Whether or not more stringent government oversight will help the instrument develop, it appears contradictory that governments — the only organisations with the real power to tackle climate change — recognise the value of the green bond market but have done little to boost issuance.

There were hopes from some green bond market participants at the start of the year that issuance could reach $100bn this year. Despite the flurry of deals in October and several more trades lining up in the pipeline, it looks unlikely that volumes will reach much more than half of that this year — if at all.

Sovereigns entering the market could easily make that $100bn dream a reality in 2016, and add prestige to the asset class, by linking it to the largest, most regular and tightly priced issuers in the bond markets.

Some SRI investors have told GlobalCapital that they are unable to fill their portfolios with truly SRI bonds and have to rely on government paper to fill the gap.
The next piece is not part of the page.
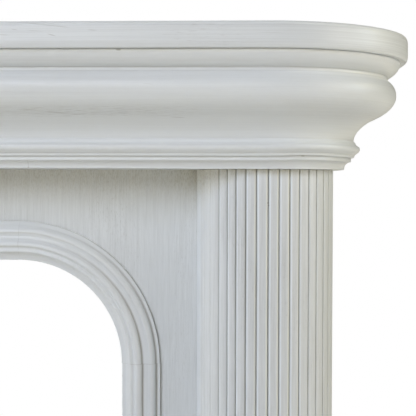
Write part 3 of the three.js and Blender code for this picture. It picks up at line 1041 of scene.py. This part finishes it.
def studio_world():
    """Warm light from below, with a white background behind the object."""
    world = bpy.data.worlds.new("studio")
    world.use_nodes = True
    tree = world.node_tree
    tree.nodes.clear()
    add, join = tree.nodes.new, tree.links.new
    output = add("ShaderNodeOutputWorld")
    soft = add("ShaderNodeBackground")
    soft.inputs["Color"].default_value = (*BOUNCE_COLOUR, 1)
    direction = add("ShaderNodeTexCoord")
    axes = add("ShaderNodeSeparateXYZ")
    join(direction.outputs["Generated"], axes.inputs[0])
    low = add("ShaderNodeMapRange")
    for key, value in {"From Min": 0, "From Max": -1, "To Min": 0, "To Max": BOUNCE}.items():
        low.inputs[key].default_value = value
    join(axes.outputs["Z"], low.inputs["Value"])
    join(low.outputs["Result"], soft.inputs["Strength"])
    white = add("ShaderNodeBackground")
    white.inputs["Color"].default_value = (1, 1, 1, 1)
    path = add("ShaderNodeLightPath")
    either = add("ShaderNodeMixShader")
    join(path.outputs["Is Camera Ray"], either.inputs[0])
    join(soft.outputs[0], either.inputs[1])
    join(white.outputs[0], either.inputs[2])
    join(either.outputs[0], output.inputs["Surface"])
    bpy.context.scene.world = world


def lighting():
    for name, azimuth, elevation, size, power, colour in LIGHTS:
        turn, rise = math.radians(azimuth), math.radians(elevation)
        way = (math.sin(turn) * math.cos(rise), -math.cos(turn) * math.cos(rise), math.sin(rise))
        place = [a + LIGHT_DISTANCE * w for a, w in zip(LIGHT_AIM, way)]
        soft_light(name, place, LIGHT_AIM, size, power, colour)
    studio_world()
    bpy.context.scene.view_settings.view_transform = "Standard"


def photo_camera():
    """The photograph's view of the upper right corner."""
    camera = bpy.data.cameras.new("camera")
    camera.sensor_width = 36
    frame_width, focal = 416, 1000
    camera.lens = camera.sensor_width * focal / frame_width
    camera.clip_start = 0.05
    seat = new_object("camera", camera)
    aside, before, below = 23.5 * MM, 973 * MM, 156.7 * MM
    place = Vector((COLUMN_X - aside, FRONT_Y - before, TOP_Z - below))
    yaw, down, roll = (math.radians(a) for a in (2.054, 1.4915, 0.118))
    turn = Matrix.Rotation(yaw, 4, "Z") @ Matrix.Rotation(math.pi / 2 - down, 4, "X")
    turn = turn @ Matrix.Rotation(roll, 4, "Z")
    seat.matrix_world = Matrix.Translation(place) @ turn
    bpy.context.scene.camera = seat


# The whole

def build():
    # The materials paint shade in the hollows, light or shade on the ridges, a highlight towards the
    # shelf's corners and a brown shadow under the cornice, as their arguments set.
    board = whitewash("whitewash_shelf", lines=0.85, marks=0.4, hollow_shade=0.5, painted_ridge_shading=0.8, ridge_shading_colour=WHITE_PAINTED_LIGHT, white=0.95,
                      corner_highlight=0.115, dark=SHELF_MARKS, sheen=0.08)
    run = whitewash("whitewash_run", lines=0.2, marks=0.1, hollow_shade=0.3, painted_ridge_shading=0.9, ridge_shading_colour=WHITE_PAINTED_LIGHT,
                    dark=CORNICE_MARKS, rough=True, sheen=0.10)
    upright = whitewash("whitewash_upright", lines=0.75, stretch=6, marks=0.5, hollow_shade=0.75, painted_ridge_shading=1.0,
                        ridge_shading_colour=WHITE_PAINTED_LIGHT, cornice_shadow=0.42, white=0.97)
    reeded = whitewash("whitewash_reeds", lines=0.6, stretch=4, marks=0.4, hollow_shade=0.62, painted_ridge_shading=0.95,
                       cornice_shadow=0.45, white=1.03, painted_cool_light=0.6, dark=REED_MARKS)
    moulding = whitewash("whitewash_moulding", lines=0.25, marks=0.1, hollow_shade=0.8, painted_ridge_shading=0.3, ridge_shading_colour=BROWN_PAINTED_SHADE,
                         dark=JOINT_MARKS)
    plain = whitewash("whitewash_plain", lines=0.4, marks=0.2, hollow_shade=0.3)
    cornice, reeds, arch = cornice_section(), column_section(), arch_section()
    shelf(board)
    cornice_front(cornice, run)
    arch_head(arch, moulding)
    for side in (1, -1):
        cornice_corner(side, cornice, run)
        cornice_side(side, cornice, run)
        column(side, reeds, reeded)
        arch_corner(side, arch, moulding)
        arch_jamb(side, arch, moulding)
        plinth(side, plain)
        label = side_name(side)
        flat_board(f"leg_side_{label}", f"side_panel_{label}", 2, upright, SEEDS["leg_side"] + side)
        flat_board(f"opening_return_{label}", f"inner_return_{label}", 2, upright,
                   SEEDS["opening_return"] + side)
    front_board(upright)
    flat_board("opening_soffit", "soffit_board", 0, plain, SEEDS["soffit"])


photo_camera()
lighting()
stage_floor()
build()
Imagine if suddenly they could offer their end accounts a true SRI product, with green government bonds providing a hefty source of supply.

And the timing will never be better. 

The United Nations Framework Convention on Climate Change begins in Paris on November 30. As the eyes of the world turn to that meeting, what better moment to give the symbolism of the green bond market maximum exposure through the first ever sovereign deal?

Rich countries are already shirking on their promises to help developing nations mitigate some of the dangers of climate change. They have much work to do in what will surely be the most important public policy movement of the 21st century.

Providing a shot in the arm to the green bond market is one of the simplest steps they can take — and there is no excuse for further delay.